◆ AIM OF THE EXERCISE: Look through the data below and report how many lines include "that". Only the number should be given.

◆ COLLECTED DATA:
<<<<

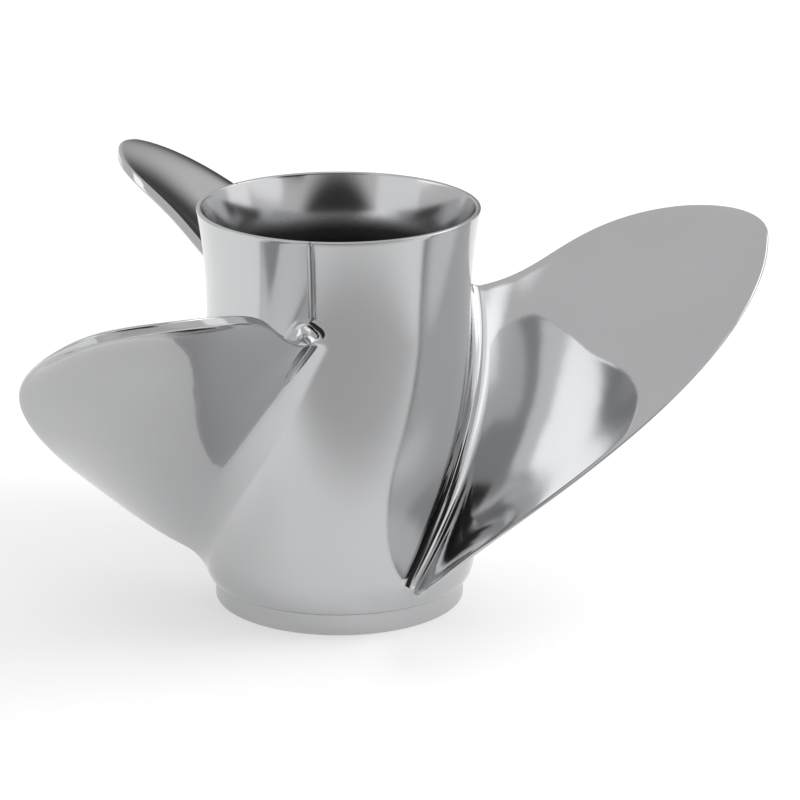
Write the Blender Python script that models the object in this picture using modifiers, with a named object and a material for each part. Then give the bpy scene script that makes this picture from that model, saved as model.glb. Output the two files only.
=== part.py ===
"""Three-blade stainless-steel outboard propeller with exhaust through its hub.

The propeller stands on its forward end.  Its axis is +Z, its aft end is up, and the
origin is on the axis at the forward face.  One blade points along +X.
Lengths are in metres, and MM turns a size in millimetres into metres.
"""
import math

import bmesh
import bpy

MM = 0.001

# Driving dimensions of the barrel
HUB_LENGTH = 177.5 * MM
FRONT_RADIUS = 60.3 * MM
AFT_TAPER = 3.8 * MM
FLARE_START = 128.0 * MM
FLARE_GROWTH = 5.2 * MM
THROAT_RADIUS = 55.6 * MM
WAIST_RADIUS = 53.1 * MM
BELL_START = 148.0 * MM
BELL_CURVE = 1.5
LIP_WIDTH = 2.2 * MM
SHOULDER_TOP = 22.0 * MM
STEP_HEIGHT = 10.0 * MM
SHOULDER_FOOT_RADIUS = 56.6 * MM
STEP_RADIUS = 55.2 * MM
RECESS_RADIUS = 51.6 * MM
RECESS_DEPTH = 14.0 * MM
EDGE_BREAK = 0.6 * MM

# Inner hub, ribs, bushing and sleeve
INNER_HUB_RADIUS = 30.5 * MM
INNER_HUB_BOTTOM = 9.0 * MM
INNER_HUB_TOP = 148.0 * MM
BUSHING_BORE = 26.3 * MM
BUSHING_STOP = 120.0 * MM
STOP_BORE = 22.0 * MM
RIB_COUNT = 3
RIB_WIDTH = 7.0 * MM
RIB_BOTTOM = 18.0 * MM
RIB_TOP = 138.0 * MM
RIB_GRIP = 1.2 * MM
RIB_FIRST_ANGLE = math.radians(-40.0)
FIT_GAP = 0.3 * MM
BUSHING_BOTTOM = 20.0 * MM
BUSHING_CHAMFER = 1.5 * MM
SLEEVE_RADIUS = 18.5 * MM
SLEEVE_BOTTOM = 13.0 * MM
SLEEVE_TOP = 132.0 * MM
SLEEVE_CHAMFER = 0.8 * MM
SPLINE_TEETH = 15
SPLINE_ROOT_RADIUS = 15.5 * MM
SPLINE_TIP_RADIUS = 13.7 * MM
SPLINE_GROOVE = 0.42
SPLINE_FLANK = 0.10
SPLINE_TOOTH = 0.38
CUTTER_REACH = 5.0 * MM

# Blades: radius in millimetres, angle in degrees and height in millimetres of each control
# point of an edge
BLADE_COUNT = 3
TIP_RADIUS = 186.2
TIP_HEIGHT = 166.7
TIP_RISE = 1.56
TRAILING_TIP_SWEEP = 8.8
LEADING_TIP_SWEEP = 16.0
TRAILING_EDGE = (
    (57.0, 17.6, 136.0),
    (99.4, 16.0, 138.4),
    (98.0, 11.1, 162.7),
    (124.0, 22.1, 166.0),
    (TIP_RADIUS, TRAILING_TIP_SWEEP, TIP_HEIGHT + TRAILING_TIP_SWEEP * TIP_RISE),
    (TIP_RADIUS, 0.0, TIP_HEIGHT),
)
LEADING_EDGE = (
    (60.1, -57.1, 18.8),
    (120.3, -73.4, 40.4),
    (121.1, -49.1, 81.5),
    (122.8, -26.5, 76.2),
    (145.2, -38.9, 93.3),
    (TIP_RADIUS, -LEADING_TIP_SWEEP, TIP_HEIGHT - LEADING_TIP_SWEEP * TIP_RISE),
    (TIP_RADIUS, 0.0, TIP_HEIGHT),
)
ROOT_CAMBER = -3.8 * MM
CAMBER_GROWTH = 52.0 * MM
CAMBER_DECLINE = 88.0 * MM
ROOT_THICKNESS = 10.0 * MM
TIP_THICKNESS = 3.0 * MM
TRAILING_THICKNESS = 4.2 * MM
LEADING_THICKNESS = 1.4 * MM
FILLET = 8.0 * MM
NOSE_FILLET = 4.0 * MM
ROOT_DEPTH = 1.5 * MM
CORNER = math.sqrt(0.5)

# Facets
BARREL_STEPS = 72
SHOULDER_STEPS = 4
TUBE_STEPS = 48
CHORD_STEPS = 12
FILLET_ROWS = (0.0, 0.006, 0.015, 0.03)
BLADE_ROWS = (0.06, 0.12, 0.2, 0.3, 0.4, 0.5, 0.6, 0.69, 0.77, 0.84, 0.9, 0.94, 0.97, 0.99, 0.998)
OUTER_HEIGHTS = (176.7, 172.0, 166.0, 160.0, 153.0, 146.0, 137.0, 128.0)
INNER_HEIGHTS = (24.0, 86.0, 148.0, 151.0, 155.0, 160.0, 166.0, 172.0)


def clear_scene():
    """Remove the objects that the scene starts with."""
    for item in list(bpy.data.objects):
        bpy.data.objects.remove(item, do_unlink=True)


def new_collection(name):
    """Make a collection in the scene."""
    group = bpy.data.collections.new(name)
    bpy.context.scene.collection.children.link(group)
    return group


def new_material(name, colour, roughness, metallic):
    """Make a plain Principled material."""
    material = bpy.data.materials.new(name)
    material.use_nodes = True
    shader = material.node_tree.nodes["Principled BSDF"]
    shader.inputs["Base Color"].default_value = (*colour, 1.0)
    shader.inputs["Roughness"].default_value = roughness
    shader.inputs["Metallic"].default_value = metallic
    return material


def new_object(name, mesh, group, material=None):
    """Put a mesh into the scene as a named object."""
    item = bpy.data.objects.new(name, mesh)
    group.objects.link(item)
    if material is not None:
        mesh.materials.append(material)
    return item


def hide_as_cutter(item):
    """Show an object that only shapes another one as wires, and keep it out of renders."""
    item.hide_render = True
    item.display_type = "WIRE"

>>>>

◆ REPLY: 3